Borobudur was constructed as a ten-terraces building. The first six terraces are in square form, three upper terraces are in circular form, and on top of them is the grand central stupa. The base of Borobudur (consisting of the first two square terraces), called Kamadhatu symbolizes human being that are still bound by lust and greed. A section of the platform has been excavated at the southeast corner, showcasing some of the hidden reliefs underneath.

The upper four square terraces are called Rupadhatu symbolizing human beings that have set themselves free from lust and greed, but are not yet able to transcend the material world.

Top left: McD had its beginning here? Bottom left: Borobudur is constructed with blocks of stones held together by "male" and "female" mechanisms like this. Right: This demon face structure actually acts as irrigation system

The many carvings of Rupadhatu

Buddha statues without, and with head. Many of the Buddha statues have missing heads

The next three circular terraces where Buddha effigies are confined in bell-shaped domes with lattices (stupas) are called Arupadhatu, where the liberated human spirits have left earthly consideration behind.

One of the stupas is considered to be sacred and if one can stretch forth your hand to touch the Buddha, one’s wishes will come true. Males are supposed to touch the right ring finger of the Buddha in a meditative position, while females are supposed to touch the base of the Buddha’s right heel.

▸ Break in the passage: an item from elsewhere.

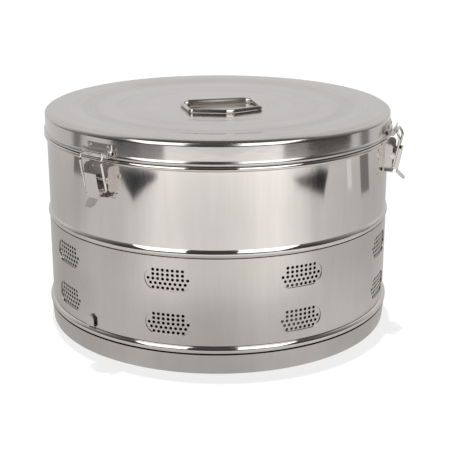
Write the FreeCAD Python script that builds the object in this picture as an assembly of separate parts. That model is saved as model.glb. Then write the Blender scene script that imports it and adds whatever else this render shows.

The females' turn to try their luck

The top terrace, Arupa, which houses the central stupa, symbolizes nirvana. Each terrace symbolizes the stage of human life. In line with of Buddha Mahayana, ascending the monument symbolizes the progression from the world of ilussion to enlightenment.

We left Borobudur at about 8.30am and went back to the hotel for breakfast, and by then we were ravenous.